The Wall Street ethics above all else

The Wall Street ethics above all else

The behaviour of the banks reminds one of the Balkan folk dancers who face and applaud each other and then turn their backs. They lend more money than they have available to creditors who will not be able to repay it, knowing that the government will rescue them with public funds to keep them from going bankrupt and causing economic chaos. Once they get their hands on the money, the cycle begins again.

No one knows how long this dance will go on for. What is certain is that in Europe, the crisis is not in Athens but in Brussels. The governments of the eurozone allowed Greece into the monetary union without performing the necessary evaluations despite suspicions that its balance sheets contained false entries and that Athens’ deficit was far higher than it declared.

Two alternatives

Once the truth came to light there were two alternatives: accept that Greece was bankrupt and pass the bill to all who helped it build up its colossal debt, including US and European banks, or make the governments of the region pay. EU governments are making monumental loans to Greece to keep it afloat knowing full well that it will never be able to pay them back. In effect the more Athens cuts social spending, the less revenue it will take in and the fewer jobs there will be. The result: tax revenues plummet as the deficit remains unchanged.

But whatever happens, the banks remain untouchable. Every possible step is being taken to contain fiscal deficits and avoid the downgrading of a country’s bonds by the same ratings agencies (Moody’s, Standard & Poor’s, Fitch) that vouched for the soundness of Wall Street before the financial disaster of 2008.

Fiscal deficits are effectively being swapped for social deficits, by firing tens of thousands of workers and cutting health care, education, and other state services that, according to the current economic fashion, could be better provided by the private sector at a lower cost.

But a glance at recent figures immediately raises doubts about the ‘ethics’ of the private sector: RG associates, an independent research agency in Baltimore, examined 500 ‘top’ Standard & Poor’s companies and found that executive pay rose by an average of 13.9 per cent in 2010 to a total of 14.3 billion dollars, the equivalent of the GDP of Tajikistan, a country of 7 million inhabitants. While the market value of these 179 companies fell from 2008-2010, their executives were getting raises. In the case of a large insurance company, the executives received an average of  $2.6 million in pay, which was half of the firm’s earnings. Many companies paid their executives well over what their valuation would have warranted.

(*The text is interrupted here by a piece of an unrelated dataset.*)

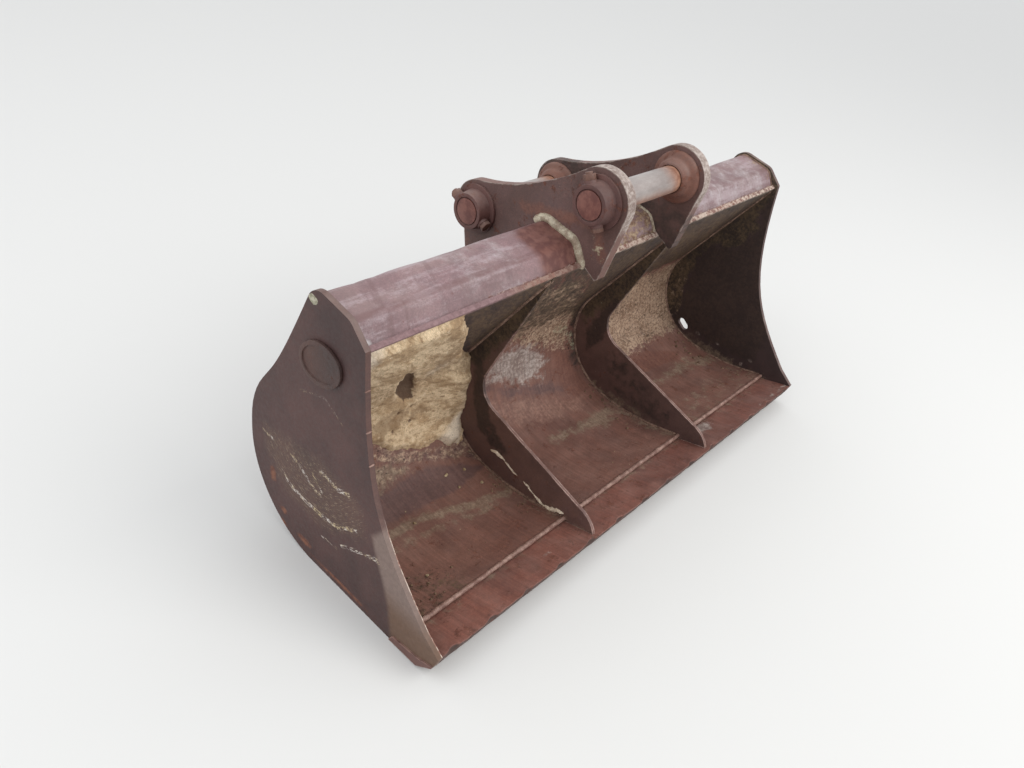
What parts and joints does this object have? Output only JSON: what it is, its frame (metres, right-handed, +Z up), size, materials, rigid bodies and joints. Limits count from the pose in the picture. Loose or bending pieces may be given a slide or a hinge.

Another issue that is not mentioned is the foreign earnings by US companies held overseas to avoid paying taxes on them -an estimated $1.5 trillion. There are calls for a reprise of George W Bush’s 2004 Homeland Investment Act that would allow companies to repatriate these funds at a reduced tax rate of 5.25 per cent rather than the standard 35 per cent rate.

The argument is that the influx of these funds, including the $50 billion that would not go to taxes, would be used by the companies to create employment in the US. Company lobbyists speak of 40,000 new jobs, but they fail to note that after the 2004 amnesty, 92 per cent of the $312 billion brought into the country was distributed to stockholders as dividends while very little was reinvested. Even worse, the largest 15 companies used the money to fire workers, close factories, and start new operations overseas.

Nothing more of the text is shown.